Author and historian Frederick E. Hoxie, of Evanston, Illinois, will spotlight influential Native American activists and their political and legal achievements at a book seminar from 6:30 to 7:30 p.m. on Thursday, April 11, at the Mitchell Museum of the American Indian in Evanston.
Hoxie, whose latest book is This Indian Country: American Indian Political Activists and the Place They Made, is the Swanlund Professor of History at the University of Illinois at Urbana-Champaign, where he is also affiliated with the College of Law and the American Indian studies program. He is a founding trustee of the Smithsonian Institution’s National Museum of the American Indian.
In the book, which he will sign at the event, Hoxie sets out to demonstrate that American Indians' battles for legal rights, self-governance, and cultural preservation didn't end with the military defeats and treaties of the 19th century, although that’s still a common perception among many non-Native people.

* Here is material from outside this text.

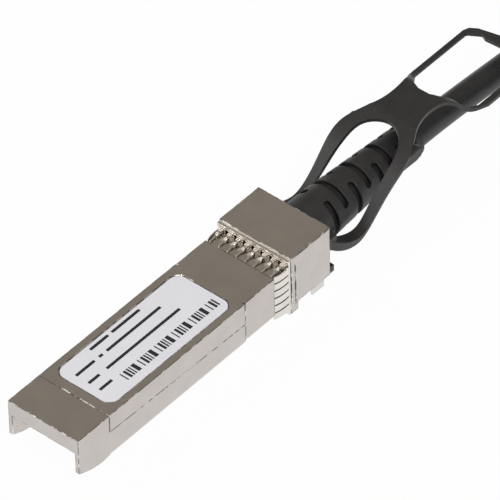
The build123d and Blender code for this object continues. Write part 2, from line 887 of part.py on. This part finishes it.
plug_pieces = {
    "lower_shell": lower_shell(),
    "upper_shell": upper_shell(),
    "shield_spring": shield_spring(),
    "label": label(),
    "circuit_board": circuit_board(),
    "contact_pads": contact_pads(),
    "memory_chip": memory_chip(),
    "coupling_capacitors": coupling_capacitors(),
    "transmit_wires": wire_pair(1),
    "receive_wires": wire_pair(-1),
    "crimp_ferrule": crimp_ferrule(),
    "cable_end": cable_end(),
    "boot": boot(),
    "pull_tab": pull_tab(),
    "release_slider": release_slider(),
    "latch_rocker": latch_rocker(),
    "latch_pin": latch_pin(),
    "latch_spring": latch_spring(),
    "closing_screw": closing_screw(),
}

object_length = plug_pieces["pull_tab"].bounding_box().max.Y
near_place = Pos(0, -object_length / 2, floor_drop)
far_place = near_place * Pos(far_plug_x, far_boot_y + boot_end, far_lift) * Rot(0, 0, 180)
print("object length", round(object_length, 3))

for name, piece in plug_pieces.items():
    print(name, "solids", len(piece.solids()), "volume", round(piece.volume, 2))
    export_step(near_place * piece, "parts/" + name + ".step")
    export_step(far_place * piece, "parts/far_" + name + ".step")

folded = hank()
near_tube, near_length = tube(near_route)
far_tube, far_length = tube(far_route)
print("hank", round(hank_length(), 1), "whole cord", round(near_length + hank_length() + far_length, 1))
export_step(near_place * (near_tube - folded), "parts/cable.step")
export_step(near_place * folded, "parts/cable_hank.step")
export_step(near_place * (far_tube - folded), "parts/cable_far_lead.step")
export_step(near_place * tie(far_plug_x, near_tie_y), "parts/tie_near_side.step")
export_step(near_place * tie(last_fold_x - cable_radius, far_tie_y), "parts/tie_far_side.step")
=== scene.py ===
from math import cos, pi, radians, sin

import bpy
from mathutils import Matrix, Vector


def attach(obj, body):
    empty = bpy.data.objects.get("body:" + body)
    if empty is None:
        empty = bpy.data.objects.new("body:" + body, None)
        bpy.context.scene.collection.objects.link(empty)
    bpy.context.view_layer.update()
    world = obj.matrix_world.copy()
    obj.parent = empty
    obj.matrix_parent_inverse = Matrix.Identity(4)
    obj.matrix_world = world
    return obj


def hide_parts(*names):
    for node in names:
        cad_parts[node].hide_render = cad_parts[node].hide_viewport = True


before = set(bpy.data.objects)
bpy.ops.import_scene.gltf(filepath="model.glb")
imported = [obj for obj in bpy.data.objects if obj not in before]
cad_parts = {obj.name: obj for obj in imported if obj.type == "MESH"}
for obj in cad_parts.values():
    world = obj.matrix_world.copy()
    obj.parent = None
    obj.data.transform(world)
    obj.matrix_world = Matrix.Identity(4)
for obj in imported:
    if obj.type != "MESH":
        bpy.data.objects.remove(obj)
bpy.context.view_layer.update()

scene = bpy.context.scene
scene.view_settings.view_transform = "Standard"
bpy.ops.object.select_all(action="DESELECT")

# The camera looks down on the plug's top, its nose and its right side, from far away through a
# long lens, so that the plug runs up the picture from the lower left.

camera_data = bpy.data.cameras.new("camera")
camera_data.sensor_width = 36.0
camera_data.lens = 534.57
camera_data.clip_end = 20.0
camera = bpy.data.objects.new("camera", camera_data)
camera.location = (0.526555, -0.609662, 0.764071)
camera.rotation_euler = (radians(46.6772), radians(0.8859), radians(40.3271))
scene.collection.objects.link(camera)
scene.camera = camera

# The cord: a round black jacket, extruded over two screened pairs. It leaves the near boot, sinks
# to the table, is folded four times into a flat hank, and rises on the last fold to the far plug.

# These places are in millimetres, measured from the near plug's nose and underside.
plug_middle = 53.75
floor_drop = 1.0
cord_diameter = 4.4
boot_end = 83.5
cable_axis = 4.7
far_x = 2.2
far_lift = 9.3
far_boot_y = 147.0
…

According to the Penguin Press website, Hoxie has for years asked undergraduate students at the start of the semester to name three American Indians. Almost without exception, year after year, the names are Geronimo, Sitting Bull and Crazy Horse. The general conclusion is inescapable: Most Americans instinctively view Indians as people of the past who occupy a position outside the central narrative of American history.
Hoxie’s This Indian Country profiles Native lawyers, lobbyists, writers, and politicians, including among others, James McDonald, Choctaw, Sarah Winnemucca, Paiute, and D'Arcy McNickle, Salish.
“These are courageous people, they’re persistent people,” Hoxie told an interviewer for a New York public radio station. “Their goal was the autonomy of their communities.”
Hoxie said, "What people know about American Indians is often very much shaped by stereotypes in our public media and simplistic stories. There's really a much deeper and more interesting and really much more American story behind all of that.”
Hoxie, who holds a doctorate from Brandeis University, is on the roster of the Organization of American Historians' Distinguished Lectureship Program.
Kirkus Reviews called Hoxie’s book “a capable, engaging work of history, important for students of official relations between the U.S. government and the Native peoples under its rule.”
Cost for attending the Mitchell Museum’s book seminar is $5 per person. Those wishing to visit the museum’s exhibit galleries before or after the seminar can do so for the regular museum admission fee of $5 for adults and $3 for seniors, children, students, and teachers (with valid school ID). Museum admission is free for Mitchell members and tribal members.